== Description of the task ==
The lines to be extracted run from the start of the listing through the line containing "# little chance, and"; copy them exactly and nothing else.

== Given information ==

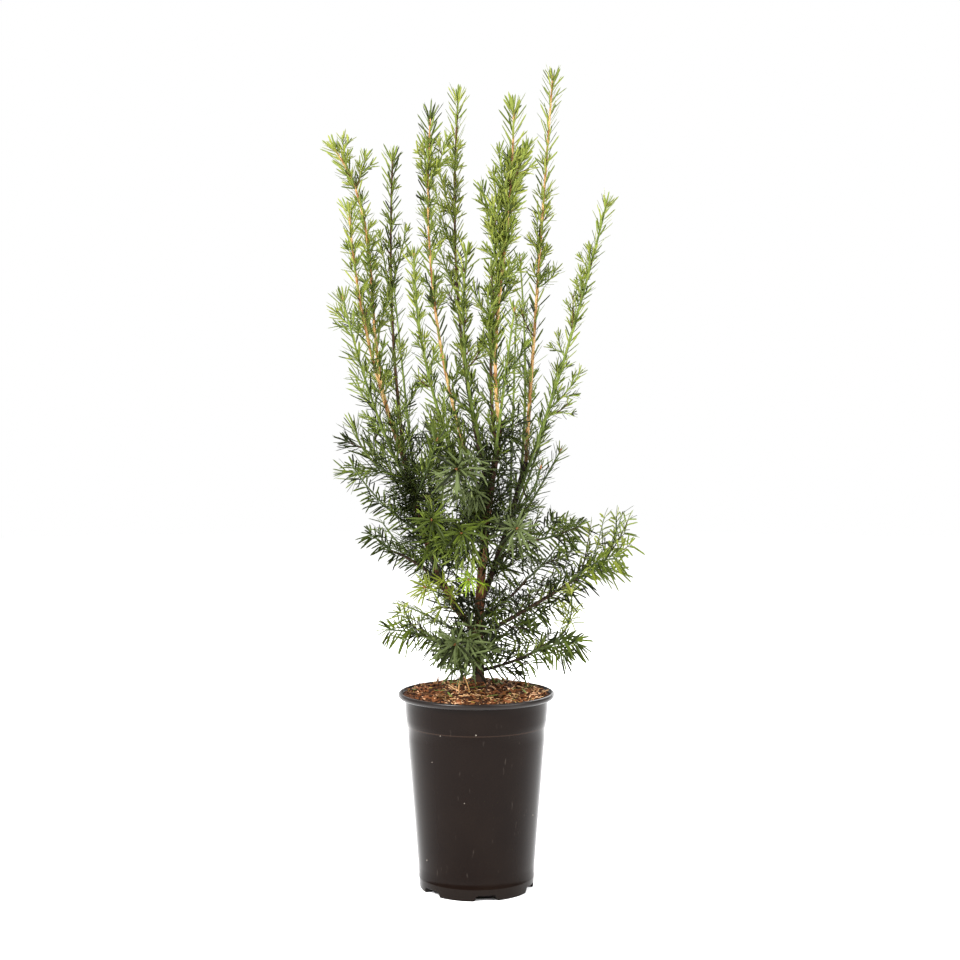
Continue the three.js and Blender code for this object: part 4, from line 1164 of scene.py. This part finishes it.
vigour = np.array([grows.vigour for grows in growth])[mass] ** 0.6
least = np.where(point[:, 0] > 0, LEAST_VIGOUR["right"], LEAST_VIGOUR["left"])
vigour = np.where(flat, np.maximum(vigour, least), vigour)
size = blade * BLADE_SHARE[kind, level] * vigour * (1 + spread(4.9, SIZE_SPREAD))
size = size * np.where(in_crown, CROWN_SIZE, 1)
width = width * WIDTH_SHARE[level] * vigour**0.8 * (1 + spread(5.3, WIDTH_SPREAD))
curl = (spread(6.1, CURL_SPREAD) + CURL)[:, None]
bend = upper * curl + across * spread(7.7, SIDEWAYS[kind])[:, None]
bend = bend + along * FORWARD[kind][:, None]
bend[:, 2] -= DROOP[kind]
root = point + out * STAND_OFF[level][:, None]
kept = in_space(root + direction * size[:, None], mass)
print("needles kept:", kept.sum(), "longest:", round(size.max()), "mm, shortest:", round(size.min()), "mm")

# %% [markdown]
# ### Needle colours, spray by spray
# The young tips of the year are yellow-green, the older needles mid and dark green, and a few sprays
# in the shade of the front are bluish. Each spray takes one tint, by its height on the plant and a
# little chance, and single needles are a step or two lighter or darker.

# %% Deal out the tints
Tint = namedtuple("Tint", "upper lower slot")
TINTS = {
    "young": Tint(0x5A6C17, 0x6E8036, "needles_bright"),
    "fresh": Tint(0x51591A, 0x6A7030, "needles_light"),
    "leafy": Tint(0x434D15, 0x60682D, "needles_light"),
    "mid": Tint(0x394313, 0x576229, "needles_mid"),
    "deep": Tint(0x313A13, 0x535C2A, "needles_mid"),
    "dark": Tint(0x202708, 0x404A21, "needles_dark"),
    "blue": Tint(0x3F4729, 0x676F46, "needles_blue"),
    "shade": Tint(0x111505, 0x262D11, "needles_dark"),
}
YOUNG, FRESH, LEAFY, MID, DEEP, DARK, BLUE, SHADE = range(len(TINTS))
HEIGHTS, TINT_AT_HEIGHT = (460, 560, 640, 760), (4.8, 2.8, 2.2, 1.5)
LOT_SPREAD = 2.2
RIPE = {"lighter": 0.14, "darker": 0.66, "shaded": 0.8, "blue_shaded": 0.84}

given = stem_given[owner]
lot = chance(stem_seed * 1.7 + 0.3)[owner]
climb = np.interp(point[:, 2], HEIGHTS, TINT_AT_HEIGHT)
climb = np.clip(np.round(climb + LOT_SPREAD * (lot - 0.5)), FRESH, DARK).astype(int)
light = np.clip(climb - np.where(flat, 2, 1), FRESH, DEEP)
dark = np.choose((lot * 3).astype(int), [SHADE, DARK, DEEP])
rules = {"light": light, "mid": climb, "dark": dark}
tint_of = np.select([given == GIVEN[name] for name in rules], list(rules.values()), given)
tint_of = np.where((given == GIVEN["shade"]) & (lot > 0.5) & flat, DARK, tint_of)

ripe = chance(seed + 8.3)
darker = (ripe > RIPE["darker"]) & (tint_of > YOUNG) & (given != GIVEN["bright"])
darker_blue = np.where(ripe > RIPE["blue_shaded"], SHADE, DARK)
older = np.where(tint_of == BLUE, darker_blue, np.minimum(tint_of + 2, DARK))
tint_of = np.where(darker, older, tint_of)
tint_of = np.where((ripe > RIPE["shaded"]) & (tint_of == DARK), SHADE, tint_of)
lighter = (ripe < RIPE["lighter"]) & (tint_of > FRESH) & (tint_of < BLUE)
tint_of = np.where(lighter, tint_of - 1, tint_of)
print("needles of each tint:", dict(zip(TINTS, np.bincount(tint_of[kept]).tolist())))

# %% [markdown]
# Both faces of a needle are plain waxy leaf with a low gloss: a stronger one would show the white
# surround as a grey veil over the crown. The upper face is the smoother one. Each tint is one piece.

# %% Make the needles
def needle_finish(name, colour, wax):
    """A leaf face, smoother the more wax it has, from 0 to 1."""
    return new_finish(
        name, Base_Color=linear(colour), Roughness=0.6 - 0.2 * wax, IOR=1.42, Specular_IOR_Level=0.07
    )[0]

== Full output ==
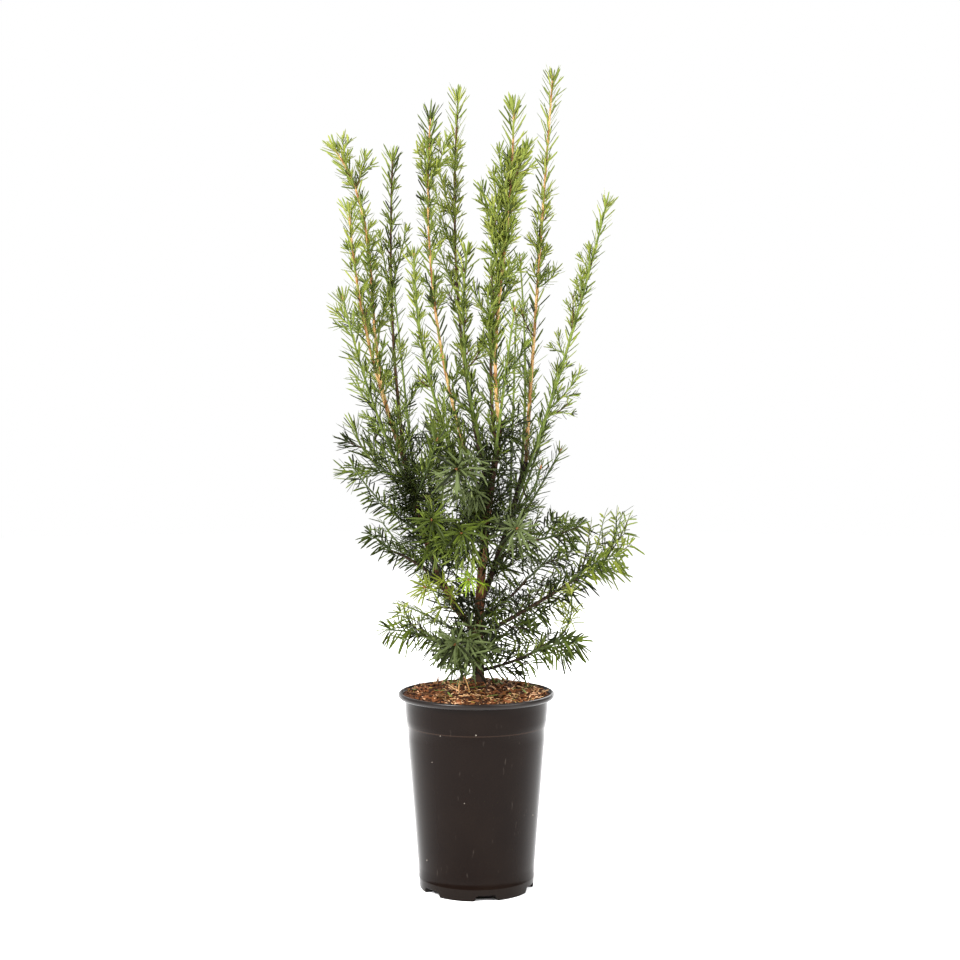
Continue the three.js and Blender code for this object: part 4, from line 1164 of scene.py. This part finishes it.
vigour = np.array([grows.vigour for grows in growth])[mass] ** 0.6
least = np.where(point[:, 0] > 0, LEAST_VIGOUR["right"], LEAST_VIGOUR["left"])
vigour = np.where(flat, np.maximum(vigour, least), vigour)
size = blade * BLADE_SHARE[kind, level] * vigour * (1 + spread(4.9, SIZE_SPREAD))
size = size * np.where(in_crown, CROWN_SIZE, 1)
width = width * WIDTH_SHARE[level] * vigour**0.8 * (1 + spread(5.3, WIDTH_SPREAD))
curl = (spread(6.1, CURL_SPREAD) + CURL)[:, None]
bend = upper * curl + across * spread(7.7, SIDEWAYS[kind])[:, None]
bend = bend + along * FORWARD[kind][:, None]
bend[:, 2] -= DROOP[kind]
root = point + out * STAND_OFF[level][:, None]
kept = in_space(root + direction * size[:, None], mass)
print("needles kept:", kept.sum(), "longest:", round(size.max()), "mm, shortest:", round(size.min()), "mm")

# %% [markdown]
# ### Needle colours, spray by spray
# The young tips of the year are yellow-green, the older needles mid and dark green, and a few sprays
# in the shade of the front are bluish. Each spray takes one tint, by its height on the plant and a
# little chance, and single needles are a step or two lighter or darker.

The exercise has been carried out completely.